The cemetery was occupied at least from 1642 and until 1855, as long as the Jews had lived in Jestädt, but it might have already been used as early as 1501. The village, with an average population of 550 Christians, was barely big enough to support even a minyan. In the middle of the 17th Century, for example, there were only two Jewish families. One of them was headed by the overseer of the cemetery, who had to pay protection money to the Herren [ Lords ] von Boyneburg-Hohenstein, and the other, under the protection of the local authorities, was a woman "who earned her daily bread with dirty work". In those days, the Jews were not allowed to own land.
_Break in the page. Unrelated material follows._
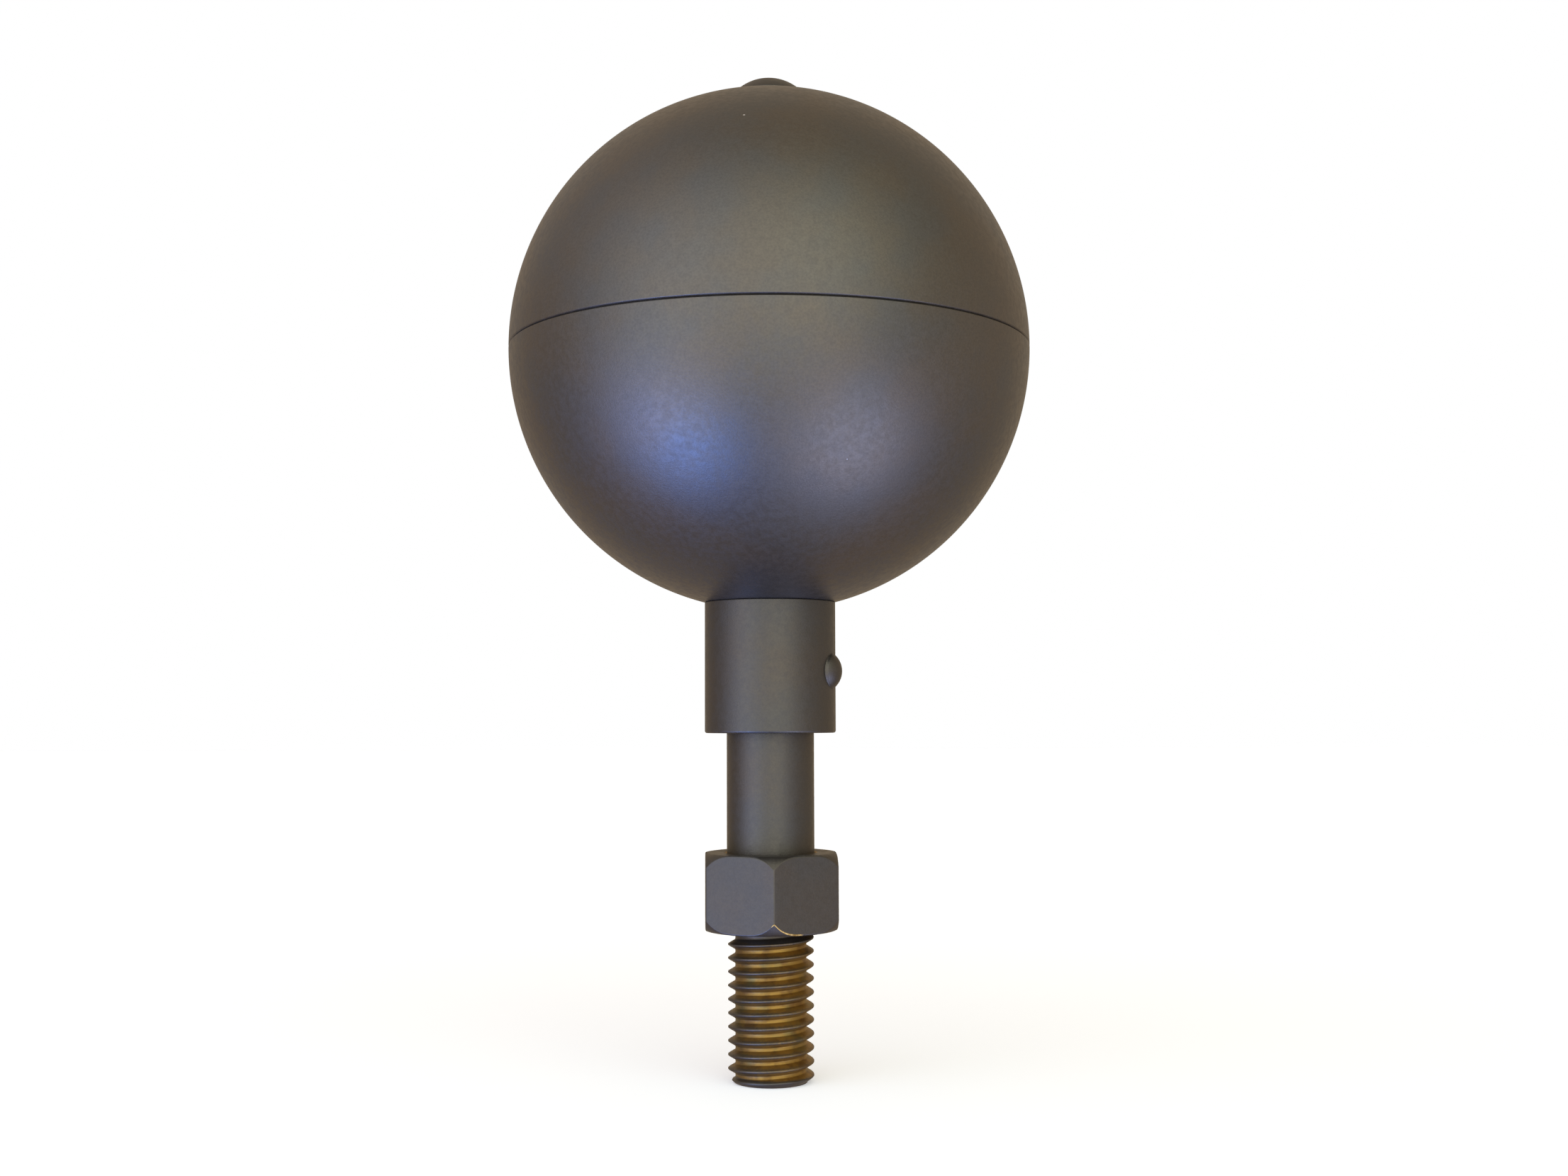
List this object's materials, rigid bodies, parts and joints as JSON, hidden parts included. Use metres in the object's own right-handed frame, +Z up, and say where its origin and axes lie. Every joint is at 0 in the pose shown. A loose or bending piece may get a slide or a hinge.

But, between 1724 and 1800, they managed to buy 27 Ruthen ( rods ) of arable land from the Herren von Boysenburg-Hohenstein to officially establish their own cemetery, which had already been in use for more than 75 years. They still had to pay them a quit-rent of three florins a year and the Schultheiß [ village mayor ] the protection money but the Jews had a cemetery that can be properly called Jewish.

The cemetery was used as the burial ground for the Jews of nearby Abterode ( until 1660 ), Reichensachsen ( until 1700 ) and Sontra ( until 1710 ), which all later established their own cemeteries, and also for Netra and Eschwege. The oldest of the surviving tombstones dates from 1642 and the last of them marked the grave of Salomon Kugelmann, who died on 11 April 1855 ( 23 Nisan 5615, according to the Jewish calendar ). Two years later, in 1857, the cemetery was closed when the Jews of Eschwege opened their own cemetery but it opened for one more time on 28 April 1861 ( 18 Iyar 5621, according to the Jewish calendar ) for the burial of the last remaining Jew of Jestädt, a penniless old man who had died childless at the age of 73.

An "Historischer Plan von 1780 [ Historical Plan of 1780 ]" shows two orthogonal parts of the cemetery. One of them was the "Alter Juden-Todtenhoff" [ Old Jewish Graveyard ], and the other was the "Juden Todten Hoff" [ Jewish Graveyard ]. Of the older half, no traces remain today.